Tuesday, May 02, 2006

A Veggisaurous Manifesto


My sister went veggie one Thanksgiving to annoy my grandmother (it worked). Later, she added some principles and declared "Nothing with eyes!"

("What about clams?" "Also no clams.")

I went veggie while riding the Boston subway one afternoon. It's a ridiculous story, but the honest truth. It happened like this: I was sitting in one of those plastic subway chairs on the Red Line, going into Cambridge, and studiously avoiding eye contact with other passengers – when I looked across the isle to see an unshaven, rather wild-looking man staring at me. It wasn't a pleasant stare.

"You should be alarmed right now," said I to myself. "Or at least uncomfortable."

But I wasn't, and when I started thinking about why I wasn't, I realized that if it came to anything unpleasant, I would fight like a cat, red in tooth and claw. And then, in one of those very strange flashes, I realized: so would a chicken.

It's not really an ethical stance. I know we're built to eat meat, and I think that's fine.
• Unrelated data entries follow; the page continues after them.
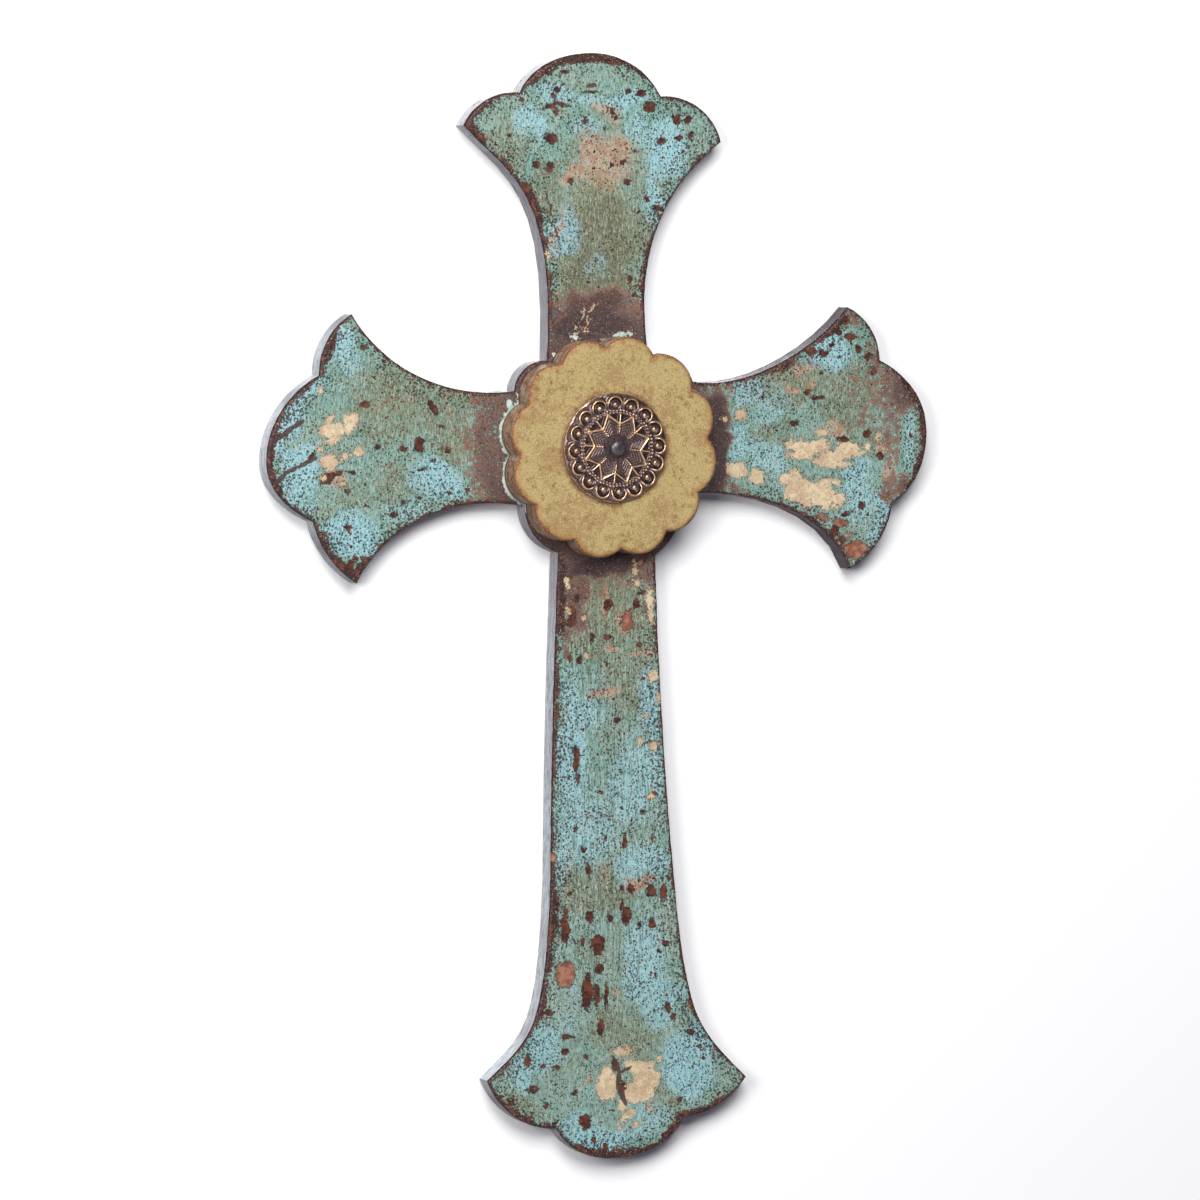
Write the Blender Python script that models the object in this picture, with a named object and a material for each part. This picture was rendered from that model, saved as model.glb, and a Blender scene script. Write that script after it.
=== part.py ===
"""Medallion cross for a wall.

A board is cut as a cross with lobed, horned arm ends. A scalloped wooden medallion sits on its hub,
a stamped brass rosette on the medallion, and a domed nail head in the middle of the rosette.

Everything is drawn lying flat and face up, about the middle of the medallion, with +Y towards the top
arm. An empty then stands the cross upright: its face looks along -Y, its flat back lies in the plane
Y = 0 and +Z is up. The origin is on the flat back of the top arm, just above the keyhole slot that the
cross hangs by.
"""

from math import atan2, cos, exp, hypot, pi, radians, sin, sqrt

import bmesh
import bpy
from mathutils import Vector

MM = 0.001

# How the cross hangs: the origin is this far above the middle of the medallion.
HANG_HEIGHT = 120.0 * MM
SEAT_GAP = 0.3 * MM

# Board
BOARD_THICKNESS = 11.0 * MM
BOARD_EDGE_ROUNDING = 1.4 * MM
CROWN_LEAN_DEG = 26.5
CROWN_FULLNESS = 0.36

# Each arm is described as if it pointed up, in millimetres from the middle of the medallion: across
# from the arm's middle line, then out along it. A side runs from the neck along a flare to the horn,
# over a side lobe to the cusp, and the crown joins the two cusps. The board was cut by hand, so no two
# sides are alike.
TOP_ARM = {
    "turn_deg": 0.0, "reach": 176.0, "crown_shift": -1.4,
    "left": {
        "neck": (25.5, 39.5), "neck_lean_deg": -4.0, "neck_run": 78.0,
        "horn": (62.5, 145.0), "horn_lean_deg": 43.0, "horn_run": 34.0,
        "cusp": (35.5, 159.0), "lobe_rise": 4.7,
    },
    "right": {
        "neck": (23.0, 41.0), "neck_lean_deg": -8.0, "neck_run": 58.0,
        "horn": (60.5, 135.0), "horn_lean_deg": 55.0, "horn_run": 20.0,
        "cusp": (32.0, 156.0), "lobe_rise": 6.5,
    },
}
RIGHT_ARM = {
    "turn_deg": -90.0, "reach": 158.5, "crown_shift": -2.4,
    "left": {
        "neck": (28.0, 44.0), "neck_lean_deg": -13.0, "neck_run": 23.0,
        "horn": (59.0, 120.5), "horn_lean_deg": 49.0, "horn_run": 29.0,
        "cusp": (34.5, 136.0), "lobe_rise": 4.3,
    },
    "right": {
        "neck": (23.5, 38.0), "neck_lean_deg": -17.0, "neck_run": 10.0,
        "horn": (60.0, 118.5), "horn_lean_deg": 71.0, "horn_run": 38.0,
        "cusp": (31.0, 140.5), "lobe_rise": 4.8,
    },
}
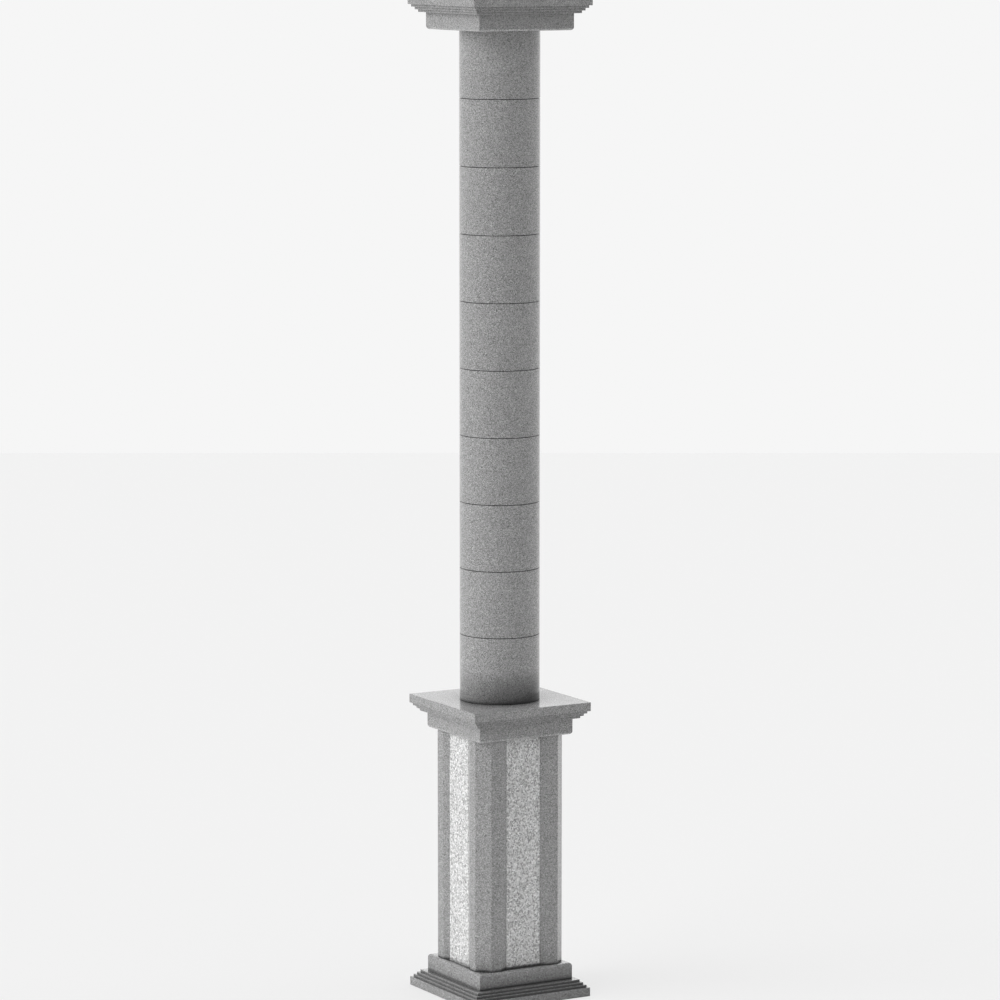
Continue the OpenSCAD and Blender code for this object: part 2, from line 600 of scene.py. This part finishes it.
def buildDie(name):
    # the plan is drawn flat at the foot of the stone and then pulled up to its full height
    bpy.ops.object.select_all(action="DESELECT")
    bpy.ops.mesh.primitive_plane_add(size=2 * dieHalf, location=(0, 0, dieLow.z))
    piece = bpy.context.object
    piece.name = piece.data.name = name
    bpy.ops.object.transform_apply(location=True, rotation=True, scale=True)

    openMesh(piece)
    bpy.ops.mesh.select_mode(type="VERT")
    bpy.ops.mesh.select_all(action="SELECT")
    bpy.ops.mesh.bevel(offset=cornerLeg, segments=1, affect="VERTICES")

    pocketFloor = dieHalf - die["revealDepth"] - die["pocketDepth"]
    for axis in ((1, 0, 0), (0, 1, 0)):
        for offset in (recessHalf, panelHalf, pocketFloor):
            for side in (-1, 1):
                cutPlan(piece, Vector(axis) * offset * side, axis)

    # the strip in front of each pocket's floor goes, then the reveals slant back to it
    pickFaces(piece, lambda centre, normal: max(abs(centre.x), abs(centre.y)) > pocketFloor
              and min(abs(centre.x), abs(centre.y)) < panelHalf)
    bpy.ops.mesh.delete(type="FACE")
    for side in (-1, 1):
        back = -side * die["revealDepth"]
        pickPoints(piece, lambda at: nearTo(abs(at.x), panelHalf) and nearTo(at.y, side * dieHalf))
        bpy.ops.transform.translate(value=(0, back, 0))
        pickPoints(piece, lambda at: nearTo(abs(at.y), panelHalf) and nearTo(at.x, side * dieHalf))
        bpy.ops.transform.translate(value=(back, 0, 0))

    bpy.ops.mesh.select_mode(type="FACE")
    bpy.ops.mesh.select_all(action="SELECT")
    pushOut(dieHigh.z - dieLow.z)
    bpy.ops.mesh.select_all(action="SELECT")
    bpy.ops.mesh.normals_make_consistent(inside=False)
    bpy.ops.mesh.dissolve_limited(angle_limit=radians(0.5))
    # the foot is rounded back a little, and the joint on the plinth shows as a line
    pickEdges(piece, lambda a, b: nearTo(a.z, dieLow.z) and nearTo(b.z, dieLow.z))
    bpy.ops.mesh.bevel(offset=die["footRound"], segments=3, profile=0.5, affect="EDGES")
    closeMesh()
    easeArrises(piece, die["arris"], sharperThan=15)
    return piece


dieStone = buildDie("dieStone")
numberStone(dieStone, 4)
placeStone(dieStone, "pedestal_die", darkStone)
print("die cut")


# panels
panel = {
    "columns": 58,
    "rows": 350,
    "relief": 0.0018,
    "crystal": 0.008,
    "level": 0.9,        # the part of the relief that lies behind the arris
    "sharperThan": 50,   # edges that stay sharp, in degrees
}


def buildPanel(name, node):
    low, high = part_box(node)
    wide, thick, tall = high - low
    # the face is a fine grid lying flat, given its thickness and then stood up
    bpy.ops.object.select_all(action="DESELECT")
    bpy.ops.mesh.primitive_grid_add(x_subdivisions=panel["columns"], y_subdivisions=panel["rows"], size=1)
    piece = bpy.context.object
    piece.name = piece.data.name = name
    piece.scale = (wide, tall, 1)
    bpy.ops.object.transform_apply(location=True, rotation=True, scale=True)

    openMesh(piece)
    bpy.ops.mesh.select_all(action="SELECT")
    pushOut(thick)
    bpy.ops.mesh.select_all(action="SELECT")
    bpy.ops.mesh.normals_make_consistent(inside=False)
    pickFaces(piece, looksDown)
    bpy.ops.mesh.dissolve_limited(angle_limit=radians(1))
    closeMesh()

    # worked face: hollows between the crystals, none of them proud of the arris
    face = piece.vertex_groups.new(name="face")
    inner = [v.index for v in piece.data.vertices
             if v.co.z > thick / 2 and abs(v.co.x) < wide / 2 - 1e-4 and abs(v.co.y) < tall / 2 - 1e-4]
    face.add(inner, 1.0, "REPLACE")
    hollows = bpy.data.textures.new("hollows", "CLOUDS")
    hollows.noise_scale = panel["crystal"]
    hollows.noise_depth = 2
    displace = piece.modifiers.new("worked", "DISPLACE")
    displace.texture = hollows
    displace.texture_coords = "LOCAL"
    displace.vertex_group = "face"
    displace.strength = panel["relief"]
    displace.mid_level = panel["level"]
    applyAll(piece)

    turnPiece(piece, pi / 2, "X", (0, 0, 0))
    frontNow = min(vertex.co.y for vertex in piece.data.vertices)
    footNow = min(vertex.co.z for vertex in piece.data.vertices)
    movePiece(piece, ((low.x + high.x) / 2, low.y - frontNow, low.z - footNow))
    return piece


panelStone = buildPanel("panelStoneFront", "panel_front")
panels = {"front": panelStone}
for face, angle in (("right", pi / 2), ("back", pi), ("left", -pi / 2)):
    panels[face] = copyPiece(panelStone, "panelStone" + face.capitalize())
    turnPiece(panels[face], angle, "Z", (0, 0, 0))
for index, (face, piece) in enumerate(panels.items()):
    numberStone(piece, 5 + index)
    placeStone(piece, "panel_" + face, lightStone)
    chooseOnly(piece)
    bpy.ops.object.shade_smooth_by_angle(angle=radians(panel["sharperThan"]))
print("panels worked")


# shaft
drum = {
    "sides": 192,
    "jointCut": 0.0015,
    "jointDepth": 0.005,
    "arris": 0.0007,
}


def buildDrum(name, node):
    # the wide part first, then a narrower bed at each end
    low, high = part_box(node)
    cut = drum["jointCut"]
    bpy.ops.object.select_all(action="DESELECT")
    bpy.ops.mesh.primitive_cylinder_add(vertices=drum["sides"], radius=high.x,
                                        depth=high.z - low.z - 2 * cut,
                                        location=(0, 0, (low.z + high.z) / 2))
    piece = bpy.context.object
    piece.name = piece.data.name = name
    bpy.ops.object.transform_apply(location=True, rotation=True, scale=True)
    openMesh(piece)
    for bed, outwards in ((looksUp, 1), (looksDown, -1)):
        pickFaces(piece, bed)
        bpy.ops.mesh.inset(thickness=drum["jointDepth"])
        pushOut(cut * outwards)
    closeMesh()
    easeArrises(piece, drum["arris"])
    return piece


drumNodes = sorted((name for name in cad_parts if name.startswith("drum_")),
                   key=lambda name: int(name.split("_")[1]))
drums = [buildDrum("drumStone1", drumNodes[0])]
for index in range(1, len(drumNodes)):
    drums.append(copyPiece(drums[0], "drumStone%d" % (index + 1)))
for index, (piece, node) in enumerate(zip(drums, drumNodes)):
    movePiece(piece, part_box(node)[0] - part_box(drumNodes[0])[0])
    numberStone(piece, 10 + index)
    placeStone(piece, node, darkStone)
print("drums turned:", len(drumNodes))


# studio
studio = {
    "floorHalf": 19.8,
    "floorTone": 0.86,
    "floorSeen": 0.885,    # tone of the floor before its shadow
    "shadowShare": 0.27,   # how much of the floor's own shading is seen
    "wallTone": 0.921,
    "turn": -29.945,
}
# each lamp's side of the column (0 front, 90 right), its height in degrees and its strength
lamps = {
    "keyLamp": (-90, 30, 0.576),
    "keyLampBack": (-120, 30, 0.352),
    "rightLamp": (90, 30, 0.29),
    "backLamp": (150, 41, 0.24),
    "topLamp": (30, 60, 0.328),
}
lampSpread = 60
mirroredLamp = "backLamp"    # the only lamp that shows in the polish

bpy.ops.object.select_all(action="DESELECT")
bpy.ops.mesh.primitive_plane_add(size=2 * studio["floorHalf"], location=(0, 0, 0),
                                 rotation=(0, 0, radians(studio["turn"])))
floor = bpy.context.object
floor.name = "floor"
floor.visible_shadow = False


def addSeen(tree, place):
    # 1 for what is looked at, mirrored or seen through, 0 for what only lights the stone
    ray = addNode(tree, "ShaderNodeLightPath", place)
    seen = addMath(tree, (place[0] + 180, place[1]), "MAXIMUM", ray.outputs["Is Camera Ray"],
                   ray.outputs["Is Glossy Ray"])
    return addMath(tree, (place[0] + 340, place[1]), "MAXIMUM", seen, ray.outputs["Is Transmission Ray"])


def buildPaper():
    # a white floor that keeps part of its shadow
    paper = bpy.data.materials.new("studioPaper")
    paper.use_nodes = True
    tree, links = paper.node_tree, paper.node_tree.links
    shader = tree.nodes["Principled BSDF"]
    setValues(shader, **{
        "Base Color": grey(studio["floorTone"]),
        "Roughness": 0.9,
        "Specular IOR Level": 0.0,
    })
    seen = addSeen(tree, (-700, 400))
    bright = addNode(tree, "ShaderNodeEmission", (0, 300))
    setValues(bright, Color=grey(studio["floorSeen"]), Strength=1.0)
    share = addMath(tree, (-200, 400), "MULTIPLY", seen, 1 - studio["shadowShare"])
    mixed = addNode(tree, "ShaderNodeMixShader", (300, 200))
    links.new(share, mixed.inputs[0])
    links.new(shader.outputs["BSDF"], mixed.inputs[1])
    links.new(bright.outputs[0], mixed.inputs[2])
    links.new(mixed.outputs[0], tree.nodes["Material Output"].inputs["Surface"])
    return paper


floor.data.materials.append(buildPaper())


def addLamp(name, side, height, strength):
    bpy.ops.object.select_all(action="DESELECT")
    bpy.ops.object.light_add(type="SUN", location=(0, 0, 8))
    lamp = bpy.context.object
    lamp.name = name
    lamp.data.energy = strength * pi
    lamp.data.angle = radians(lampSpread)
    lamp.visible_glossy = name == mirroredLamp
    towards = Vector((sin(radians(side)) * cos(radians(height)),
                      -cos(radians(side)) * cos(radians(height)), sin(radians(height))))
    lamp.rotation_euler = towards.to_track_quat("Z", "Y").to_euler()


for name, (side, height, strength) in lamps.items():
    addLamp(name, side, height, strength)

# the world is a white room to the eye and in the polish; the lamps do the lighting
world = bpy.data.worlds.new("studioWorld")
bpy.context.scene.world = world
world.use_nodes = True
room = world.node_tree
room.nodes.clear()
roomOut = addNode(room, "ShaderNodeOutputWorld", (600, 0))
wall = addNode(room, "ShaderNodeBackground", (400, 0))
setValues(wall, Color=grey(studio["wallTone"]))
room.links.new(addSeen(room, (-300, 0)), wall.inputs["Strength"])
room.links.new(wall.outputs[0], roomOut.inputs["Surface"])
print("studio lit")


# camera
view = {
    "side": 29.941,      # degrees round from the front towards the left
    "distance": 20.2375,
    "height": 4.981,
    "tilt": 7.6825,
    "turn": -29.945,
    "lens": 163.94,
    "sensor": 36,
    "reach": 200,
}
bpy.ops.object.select_all(action="DESELECT")
bpy.ops.object.camera_add(location=(-view["distance"] * sin(radians(view["side"])),
                                    -view["distance"] * cos(radians(view["side"])), view["height"]),
                          rotation=(radians(90 - view["tilt"]), 0, radians(view["turn"])))
camera = bpy.context.object
camera.name = "camera"
camera.data.lens = view["lens"]
camera.data.sensor_width = view["sensor"]
camera.data.clip_end = view["reach"]
bpy.context.scene.camera = camera
bpy.context.scene.view_settings.view_transform = "Standard"
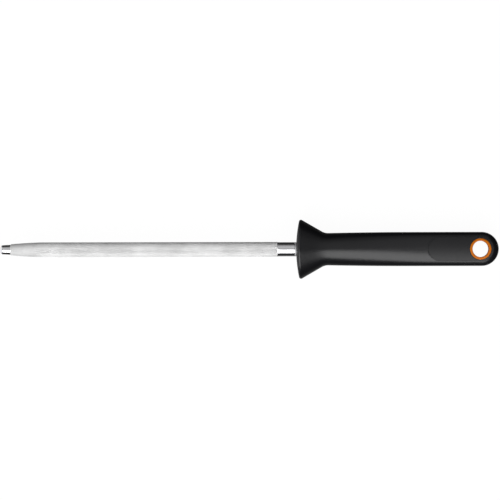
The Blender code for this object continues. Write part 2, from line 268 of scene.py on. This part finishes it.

But when I see packaged meat at the grocery now, I shudder. It really meant something to that animal – meant everything - and it means almost nothing to the people who will eat it. The ultimate horror is not to be killed for food, but to be killed for food by someone who is utterly bored with the process, for whom you're just one more meaningless pulled trigger in an 8-hour day of pulling triggers at a minimum-wage job. I would want the chance to take some handfuls of my attacker's hair, eyes, and flesh with me – to make sure my death meant something to him, if only some bloody scratches.

So when I got off the subway, I was a vegetarian. It's too bad, because I really love the taste of meat. If I could hunt the animal, put some effort into it, give its death some kind of meaning beyond a 50-cent-off coupon, I might go back – but the only animals around here I could hunt are the pigeons in the Boston Common, and, frankly, I prefer a good head of broccoli.